In the silence of the space, an asteroid runs around one of the many slowly fading stars. Small, insignificant beings from a distant planet called it the Amelia’s Jewel. The most greedy of these creatures have decided to exploit its resources. Together, they caged this irregular gem with a web of drilling stations and satellites as grotesque ornaments. Now the time has come for you. Become a gear wheel in a well oiled corporate machine and bring your overlords the biggest profit in this exploitation race – Darkrock Ventures.
In August 2016, the game Darkrock Ventures came to the backers supporting her campaign on Kickstarter. Founded in just 9 days, supported by 963 people. Design by Michael Eskue and Andrew Enriquez, illustrated by Naomi Robinson and Darrell Louder, was released by Magic Meeple Games and Gamelyn Games. The game with its first expansion pack is available at the publisher’s website.

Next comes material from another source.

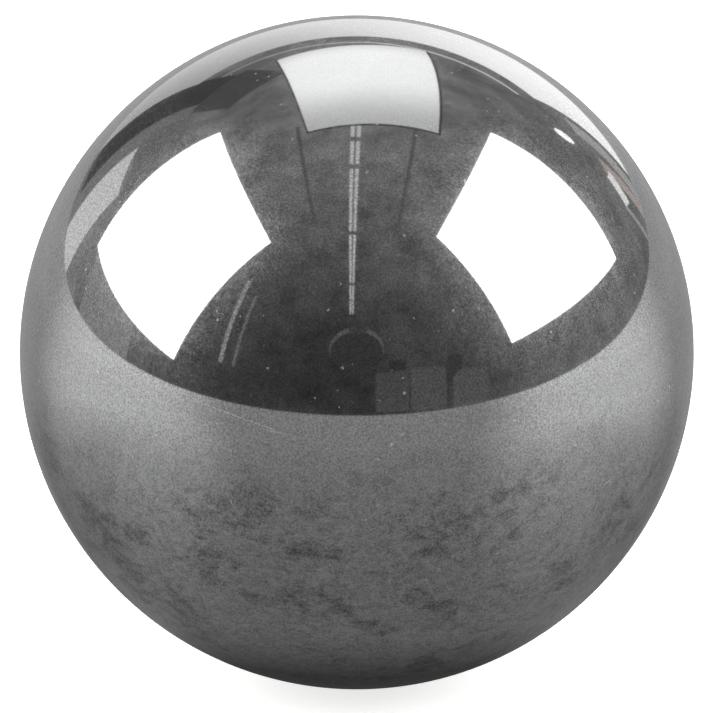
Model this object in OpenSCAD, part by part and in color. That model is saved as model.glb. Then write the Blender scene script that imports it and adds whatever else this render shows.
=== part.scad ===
// Steel ball: one solid sphere of hardened, ground and lapped bearing steel.
// The origin is the ball's centre, with +Z up.

/* [Ball] */
// Diameter of the ball, in millimetres
ball_d = 25.4; // [1:0.1:100]

/* [Preview] */
// Facets round the ball where it is drawn as a mesh
preview_facets = 128; // [32:16:256]

/* [Hidden] */

// The whole ball: solid through, with no bore, flat or seam
module ball() {
    color("silver")
        sphere(d = ball_d, $fn = preview_facets);
}

ball();
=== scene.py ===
"""A polished steel ball: its finish, and the small studio that it is looked at in.

The ball is one solid of hardened bearing steel, so there is one piece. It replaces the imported
model's coarser ball with a finer one of the same size, because a mirror shows every facet.
"""
import math

import bmesh
import bpy
from bpy.props import FloatProperty, FloatVectorProperty, PointerProperty
from bpy.types import Operator, Panel, PropertyGroup
from mathutils import Matrix, Quaternion, Vector


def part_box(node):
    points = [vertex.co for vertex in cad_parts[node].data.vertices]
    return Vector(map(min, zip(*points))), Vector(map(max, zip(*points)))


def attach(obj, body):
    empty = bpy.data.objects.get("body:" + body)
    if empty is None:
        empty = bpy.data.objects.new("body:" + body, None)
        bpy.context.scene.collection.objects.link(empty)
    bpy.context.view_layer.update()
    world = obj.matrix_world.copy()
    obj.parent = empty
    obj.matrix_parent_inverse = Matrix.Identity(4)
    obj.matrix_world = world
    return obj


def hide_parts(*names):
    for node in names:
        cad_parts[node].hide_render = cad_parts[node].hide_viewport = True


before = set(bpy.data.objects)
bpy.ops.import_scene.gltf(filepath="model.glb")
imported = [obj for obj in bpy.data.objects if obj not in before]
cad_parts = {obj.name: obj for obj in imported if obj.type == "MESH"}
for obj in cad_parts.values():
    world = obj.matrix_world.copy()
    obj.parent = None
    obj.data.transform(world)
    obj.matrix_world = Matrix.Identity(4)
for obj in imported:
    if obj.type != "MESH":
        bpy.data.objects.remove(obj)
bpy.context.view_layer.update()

bl_info = {
    "name": "Steel Ball",
    "version": (1, 0, 0),
    "blender": (4, 5, 0),
    "location": "View3D > Sidebar > Steel Ball",
    "description": "Makes a polished steel ball with dust, smudges and fine scratches",
    "category": "Add Mesh",
}

BALL_LOW, BALL_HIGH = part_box("ball")
BALL_RADIUS = (BALL_HIGH[2] - BALL_LOW[2]) / 2  # the frame's origin is the ball's centre
MM = 0.001  # metres in a millimetre


def direction(azimuth, elevation):
    """Unit vector from the ball: azimuth in degrees from the front towards the right."""
    a, e = math.radians(azimuth), math.radians(elevation)
    return Vector((math.sin(a) * math.cos(e), -math.cos(a) * math.cos(e), math.sin(e)))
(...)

In a compact sturdy box, we get 18 neat plastic six-sided dice – one black and the others transparent, in different colors. Seven tiles made of solid cardboard – five double-sided players’ boards, the first player marker with a turn sequence, and the neutrino track to the solo / co-op variant. On one side of the players’ boards we have an illustration with the crew we are playing, and on the other, a reminder describing the action of the board areas – a convenient solution for the forgetful. Apart from this difference, there is a place for pawns, dice and cargo on both sides, so we do not have to switch them, when we forget something. Next we have cards, among them a technology deck, corporate sponsors and Therion marauders attacks – linen finish of cards like in the USPC decks which means the quilting of the averse and the linear notches of the reverse side makes them easy to shuffle, durable and pleasant to touch. The game board is a 14″ square, with a matte illustrated surface and glare finish for meeple and token spots. Lastly, we find a stack of wooden meeples, resource and player markers – all in vibrant colors and various shapes. Illustrations are very consistent with the futuristic style of designations on components, perfectly conveying the atmosphere of space mining companies.

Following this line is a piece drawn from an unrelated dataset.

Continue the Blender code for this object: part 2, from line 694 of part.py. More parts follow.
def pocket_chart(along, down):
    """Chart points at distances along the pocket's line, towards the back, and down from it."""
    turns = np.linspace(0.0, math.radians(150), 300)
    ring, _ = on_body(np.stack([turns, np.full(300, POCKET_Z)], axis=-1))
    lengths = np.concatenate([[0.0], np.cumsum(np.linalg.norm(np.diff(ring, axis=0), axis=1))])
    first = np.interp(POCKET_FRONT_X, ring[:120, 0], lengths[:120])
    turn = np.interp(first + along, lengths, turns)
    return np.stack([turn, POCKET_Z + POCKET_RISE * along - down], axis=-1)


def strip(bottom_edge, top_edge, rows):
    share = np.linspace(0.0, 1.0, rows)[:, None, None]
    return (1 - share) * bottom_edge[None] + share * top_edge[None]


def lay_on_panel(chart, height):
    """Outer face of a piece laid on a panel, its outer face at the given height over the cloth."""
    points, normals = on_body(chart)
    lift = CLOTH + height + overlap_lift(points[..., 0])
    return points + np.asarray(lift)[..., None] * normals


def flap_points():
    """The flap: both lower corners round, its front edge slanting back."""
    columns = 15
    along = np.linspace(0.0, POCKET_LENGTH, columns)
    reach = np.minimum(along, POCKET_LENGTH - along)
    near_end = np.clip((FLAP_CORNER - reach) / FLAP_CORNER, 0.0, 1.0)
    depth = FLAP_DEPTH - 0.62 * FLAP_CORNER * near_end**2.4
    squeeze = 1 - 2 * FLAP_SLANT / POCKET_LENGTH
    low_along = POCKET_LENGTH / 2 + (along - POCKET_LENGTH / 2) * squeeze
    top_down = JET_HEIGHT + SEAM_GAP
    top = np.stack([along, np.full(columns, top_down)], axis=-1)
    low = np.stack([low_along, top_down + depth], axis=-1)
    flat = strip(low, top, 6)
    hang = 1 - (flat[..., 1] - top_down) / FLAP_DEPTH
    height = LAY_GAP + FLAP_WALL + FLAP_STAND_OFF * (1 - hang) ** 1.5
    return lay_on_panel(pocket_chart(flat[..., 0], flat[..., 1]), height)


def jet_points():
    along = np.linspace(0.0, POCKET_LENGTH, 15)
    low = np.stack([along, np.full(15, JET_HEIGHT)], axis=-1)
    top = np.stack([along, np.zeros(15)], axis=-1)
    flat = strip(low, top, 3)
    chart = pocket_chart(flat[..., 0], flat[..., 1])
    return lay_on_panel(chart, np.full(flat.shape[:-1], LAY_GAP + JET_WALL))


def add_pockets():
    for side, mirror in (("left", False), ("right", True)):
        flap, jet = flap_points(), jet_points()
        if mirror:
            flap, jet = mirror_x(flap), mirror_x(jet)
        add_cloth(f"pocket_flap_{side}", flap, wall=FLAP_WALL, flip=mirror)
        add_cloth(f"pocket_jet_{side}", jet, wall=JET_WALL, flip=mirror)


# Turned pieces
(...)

We are dealing here with a very skillfully designed combination of two mechanisms. The first one is push your luck, where, as in poker, Texas Hold’em, we get two values on the cubes available to everyone, bet on the expected result, add another die and hope that our set of dice will drop the values, allowing us to get score that we bet on. The second mechanism is worker placement, where we delegate our space miners to perform specific actions on a turn. The combination of these two mechanics results in strategic luck mitigation. If you want, you can rely on dice and dig a fortune or get nothing. You want to be sure of the results, fight for the appropriate stations that allow you to mess with the values on your dice. The player, who at the end of the game will have the most credits for the collected and sold materials, wins. The game offers, apart from competitive variant for 2 and 5 people, the option to play in two with hired saboteurs interfering and a co-op / solo variant – in which the team will struggle with time and damage done to the station to complete the contract before the flying piece of rock will vanish in vast space. In addition, the gameplay can be modified with several elements. You want every player to have an asymmetrical start – you just need to add a deck of corporate sponsors. You would like to differentiate for each player unique powers – add a technology deck. Not enough of a random factor? – use Therion marauders deck in play, which will force players to additionally manage their resources, sell a dug out load, or prepare to pay for safety of using the attacked stations of the board. Options for composing the game’s elements and variants before it starts, make it a virtually inexhaustible source of replayability. Each of the 24 stations of the board gains and loses importance depending on the variant, components chosen for the game and, of course, the current situation on the board. I love the mechanisms of available options you can assign your worker to, this is one of the few games in the worker placement genre, in which the spot for taking the first player card has a strategic sense until the very end. Similarly, it is rarely possible to place multiple meeples on one spot and thus multiply its effect, which is great here.
Darkrock Ventures, a jewel in its category. Compact engine for luck mitigation and movement optimization. The maximum play time with rules explaining can take 60 minutes. The rules themselves are extremely easy to explain, and the pictograms on the board are practically self-explanatory. After each game, you want to start the next one. A game that will fit even on a small coffee table, offering a comprehensive brain-eating play. A neat box, in which we do not carry unnecessary air, can be easily put into a backpack, so that it’s always at hand. In my opinion, it is a certain candidate for the “must have” list. From the first moment when I sat down to test it, in my head I heard Terran One from Starcraft, and the whole soundtrack from Blizzard game in my opinion really complements the atmosphere of the game, therefore I strongly encourage you to play while listening to it.